Questo corso è stato un “antidoto al brutto” afferma il collega Fabio, promotore con me dell’iniziativa, “perché si è occupato di speranza nel senso più profondo, di tensione verso una meta”.
Di che cosa si tratta, quindi? Chi sono i due protagonisti del libro? Quale realtà viene descritta? Cosa ci vuole dire l’autore? Queste le domande che hanno accompagnato i partecipanti al seminario, attenti a scoprire ogni volta un frammento della propria umanità, sollecitata dal confronto con le pagine urticanti di un grande autore.
Scrive Chiara, una mia allieva: “l’unico elemento del sogno americano che sopravvive a una catastrofe indefinita è la strada, come dell’Impero romano restano soprattutto le strade, il suo scheletro di cemento; la zattera dei due moderni Ulisse è un carrello da supermercato. Ma questo scheletro è anche la via”. Il padre sa vedere qualcosa al di là della faccia smagrita del figlio: intuisce “una strana forma di bellezza”, in quel suo “minuscolo paradiso”. Una lezione sullo sguardo: bisogna non allentare la presa sull’oggetto, guardarlo tenacemente, costringerlo a rivelare la sua essenza.
E La strada è un romanzo nudo: punta all’essenziale, come la sua lingua, nitida e precisa. E si cammina, “un passo alla volta”, “mano nella mano”, perché bisogna “andare avanti”, alla ricerca della salvezza, di ciò che rimane di buono nel mondo, guidati da pochi segni di speranza. E se si è ancora in grado di scorgere la bontà, nonostante tutto, vuol dire che si ha la bontà dentro di sé. Il padre trasmette al figlio il senso della speranza, pur sapendo che “stava riponendo le proprie speranze in qualcosa che speranze non ne dava. Sperava in una schiarita quando con ogni evidenza il mondo diventava ogni giorno più buio”.

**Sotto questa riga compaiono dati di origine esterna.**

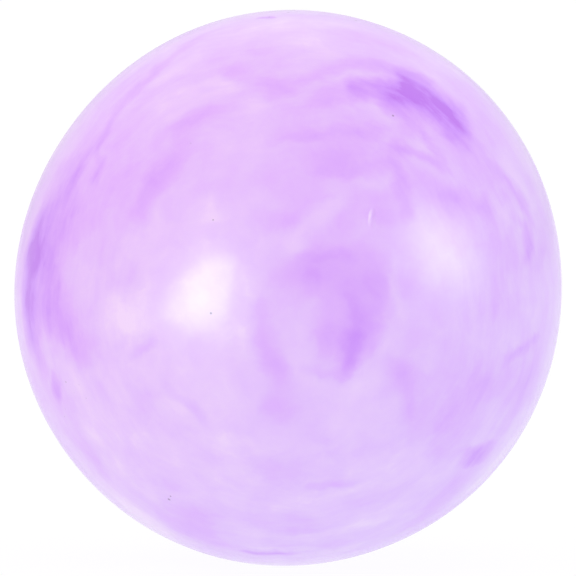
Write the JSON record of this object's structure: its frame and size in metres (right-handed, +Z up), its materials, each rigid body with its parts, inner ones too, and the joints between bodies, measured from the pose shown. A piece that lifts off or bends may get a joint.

La vera speranza si manifesta quando non c’è più niente in cui sperare: è la spes contra spem della Lettera ai Romani di San Paolo. L’uomo viene in possesso di una pistola lanciarazzi e lancia un razzo che “esplose da qualche parte sopra il mare”, come un grido rivolto al Cielo, perché qualcuno lo veda e si accorga di loro. “Qual è la cosa più coraggiosa che tu abbia mai fatto?”, chiede il bambino al padre. “Alzarmi stamattina”, è la risposta. È il coraggio quotidiano, di chi ha una buona ragione per alzarsi alla mattina. La buona ragione per l’uomo è il figlio, in cui si riassume quanto di positivo c’è al mondo. È lui che raccoglie l’eredità della speranza: “Ce la caveremo, vero, papà?” – “Sì. Ce la caveremo”. “E non ci succederà niente di male”. “Esatto”. “Perché noi portiamo il fuoco”. “Sì, perché noi portiamo il fuoco”.
Nel finale, il bambino, perduto il padre, viene accolto da una comunità di sopravvissuti, i quali hanno conservato il senso di umanità necessario per ripartire e per ricostruire. Nell’ultima scena evocata dal romanzo, si ripete che “ogni cosa era più antica dell’uomo, e vibrava di mistero”. Il mistero rimane l’ultima parola di Cormac McCarthy.